**Entries**
- - - - - - -

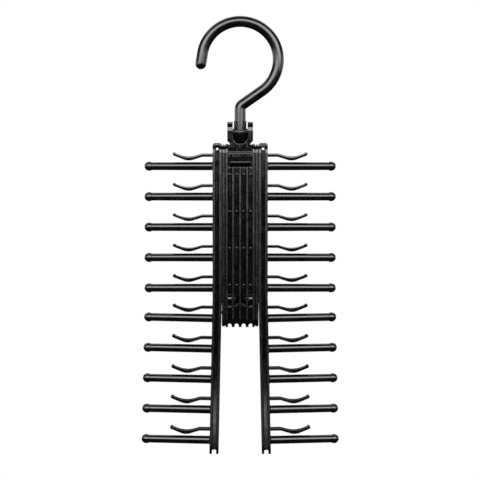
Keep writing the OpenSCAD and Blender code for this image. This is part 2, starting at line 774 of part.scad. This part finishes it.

- - - - - - -

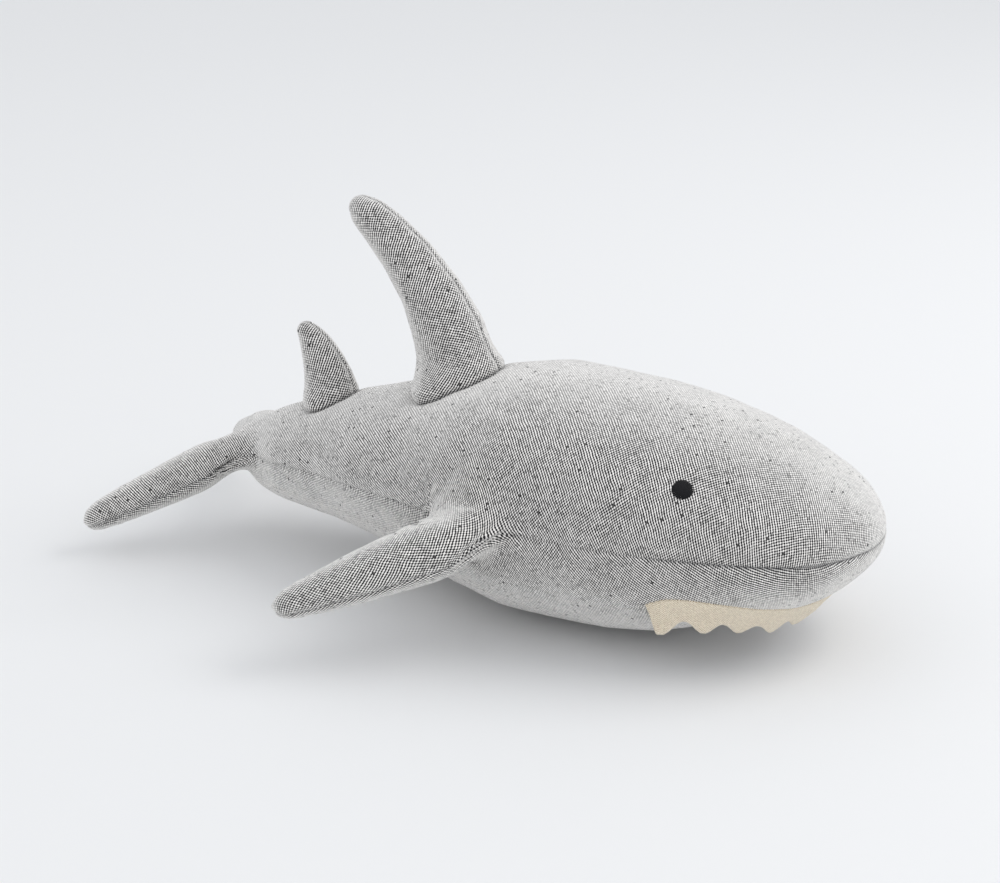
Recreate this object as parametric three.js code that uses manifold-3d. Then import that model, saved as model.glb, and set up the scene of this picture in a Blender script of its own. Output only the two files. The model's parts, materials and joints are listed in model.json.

- - - - - - -

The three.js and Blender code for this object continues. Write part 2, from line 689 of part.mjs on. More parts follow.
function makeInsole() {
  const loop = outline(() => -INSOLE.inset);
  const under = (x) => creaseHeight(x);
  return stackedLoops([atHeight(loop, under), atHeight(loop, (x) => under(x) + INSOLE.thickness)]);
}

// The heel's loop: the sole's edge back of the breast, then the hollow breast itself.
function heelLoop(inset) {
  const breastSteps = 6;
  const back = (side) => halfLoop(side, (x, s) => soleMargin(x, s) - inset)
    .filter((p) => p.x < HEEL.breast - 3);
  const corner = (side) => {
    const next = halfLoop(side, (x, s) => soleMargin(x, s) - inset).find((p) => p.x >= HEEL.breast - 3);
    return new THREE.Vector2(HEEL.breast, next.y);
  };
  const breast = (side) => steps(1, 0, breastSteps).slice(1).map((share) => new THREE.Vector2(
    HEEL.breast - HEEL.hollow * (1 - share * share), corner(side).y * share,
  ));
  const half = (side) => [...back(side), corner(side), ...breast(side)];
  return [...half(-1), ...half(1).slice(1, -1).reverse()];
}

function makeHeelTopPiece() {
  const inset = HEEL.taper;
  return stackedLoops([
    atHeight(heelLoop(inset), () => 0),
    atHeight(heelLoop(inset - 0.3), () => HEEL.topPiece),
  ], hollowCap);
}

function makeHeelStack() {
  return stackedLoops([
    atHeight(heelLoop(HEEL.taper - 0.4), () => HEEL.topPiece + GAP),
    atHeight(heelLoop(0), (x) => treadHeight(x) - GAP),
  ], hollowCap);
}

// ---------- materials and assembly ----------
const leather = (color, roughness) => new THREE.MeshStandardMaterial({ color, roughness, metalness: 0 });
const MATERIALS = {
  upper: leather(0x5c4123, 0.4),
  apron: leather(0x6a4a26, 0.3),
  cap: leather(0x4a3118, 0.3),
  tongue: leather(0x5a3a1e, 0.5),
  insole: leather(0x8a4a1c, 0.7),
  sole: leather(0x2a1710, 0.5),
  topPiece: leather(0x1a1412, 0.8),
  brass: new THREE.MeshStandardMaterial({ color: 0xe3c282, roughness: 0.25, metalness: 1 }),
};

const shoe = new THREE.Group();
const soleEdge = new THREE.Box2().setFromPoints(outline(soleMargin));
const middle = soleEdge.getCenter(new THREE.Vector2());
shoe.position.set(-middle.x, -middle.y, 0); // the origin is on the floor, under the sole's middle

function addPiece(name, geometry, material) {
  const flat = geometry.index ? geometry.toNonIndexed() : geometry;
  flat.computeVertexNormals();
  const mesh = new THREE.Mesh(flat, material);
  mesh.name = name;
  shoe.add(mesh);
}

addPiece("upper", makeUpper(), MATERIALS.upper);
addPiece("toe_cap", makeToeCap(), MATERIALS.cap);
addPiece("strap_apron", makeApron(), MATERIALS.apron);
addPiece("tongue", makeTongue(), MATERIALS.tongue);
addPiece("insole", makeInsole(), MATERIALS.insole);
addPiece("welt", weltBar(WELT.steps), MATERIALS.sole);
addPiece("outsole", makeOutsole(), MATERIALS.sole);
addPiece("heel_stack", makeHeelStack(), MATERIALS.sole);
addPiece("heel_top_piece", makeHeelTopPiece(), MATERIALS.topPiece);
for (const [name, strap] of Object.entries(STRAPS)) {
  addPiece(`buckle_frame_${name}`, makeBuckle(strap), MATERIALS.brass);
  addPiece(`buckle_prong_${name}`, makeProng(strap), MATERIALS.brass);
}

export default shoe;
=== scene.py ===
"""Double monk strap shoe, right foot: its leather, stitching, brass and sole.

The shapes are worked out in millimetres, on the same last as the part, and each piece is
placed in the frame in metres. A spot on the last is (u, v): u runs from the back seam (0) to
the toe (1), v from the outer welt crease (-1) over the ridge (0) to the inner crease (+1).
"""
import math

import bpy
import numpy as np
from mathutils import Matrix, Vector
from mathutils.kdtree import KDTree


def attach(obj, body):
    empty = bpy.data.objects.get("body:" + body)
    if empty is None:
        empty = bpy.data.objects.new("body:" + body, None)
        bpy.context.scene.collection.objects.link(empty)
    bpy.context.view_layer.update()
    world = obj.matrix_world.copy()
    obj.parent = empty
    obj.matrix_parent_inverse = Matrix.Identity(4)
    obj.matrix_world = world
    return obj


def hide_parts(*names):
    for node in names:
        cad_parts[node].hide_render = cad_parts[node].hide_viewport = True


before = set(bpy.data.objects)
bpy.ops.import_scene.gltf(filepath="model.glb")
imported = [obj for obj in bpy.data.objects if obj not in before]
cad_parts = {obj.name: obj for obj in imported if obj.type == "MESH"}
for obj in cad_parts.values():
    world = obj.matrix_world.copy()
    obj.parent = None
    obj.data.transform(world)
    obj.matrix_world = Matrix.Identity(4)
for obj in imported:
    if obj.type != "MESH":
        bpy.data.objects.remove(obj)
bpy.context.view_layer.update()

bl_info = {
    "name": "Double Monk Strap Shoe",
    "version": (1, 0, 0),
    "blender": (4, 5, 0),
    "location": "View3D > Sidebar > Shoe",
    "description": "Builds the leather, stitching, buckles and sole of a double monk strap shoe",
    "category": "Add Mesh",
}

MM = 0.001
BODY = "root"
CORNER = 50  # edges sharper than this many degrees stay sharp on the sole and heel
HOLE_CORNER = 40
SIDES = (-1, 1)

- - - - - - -

**Exercise directions**
Nothing but the lines from the one with "imported = [obj" through the one with "SIDES = (-1, 1)" should be repeated, and each exactly.

**Result for this exercise**
imported = [obj for obj in bpy.data.objects if obj not in before]
cad_parts = {obj.name: obj for obj in imported if obj.type == "MESH"}
for obj in cad_parts.values():
    world = obj.matrix_world.copy()
    obj.parent = None
    obj.data.transform(world)
    obj.matrix_world = Matrix.Identity(4)
for obj in imported:
    if obj.type != "MESH":
        bpy.data.objects.remove(obj)
bpy.context.view_layer.update()

bl_info = {
    "name": "Double Monk Strap Shoe",
    "version": (1, 0, 0),
    "blender": (4, 5, 0),
    "location": "View3D > Sidebar > Shoe",
    "description": "Builds the leather, stitching, buckles and sole of a double monk strap shoe",
    "category": "Add Mesh",
}

MM = 0.001
BODY = "root"
CORNER = 50  # edges sharper than this many degrees stay sharp on the sole and heel
HOLE_CORNER = 40
SIDES = (-1, 1)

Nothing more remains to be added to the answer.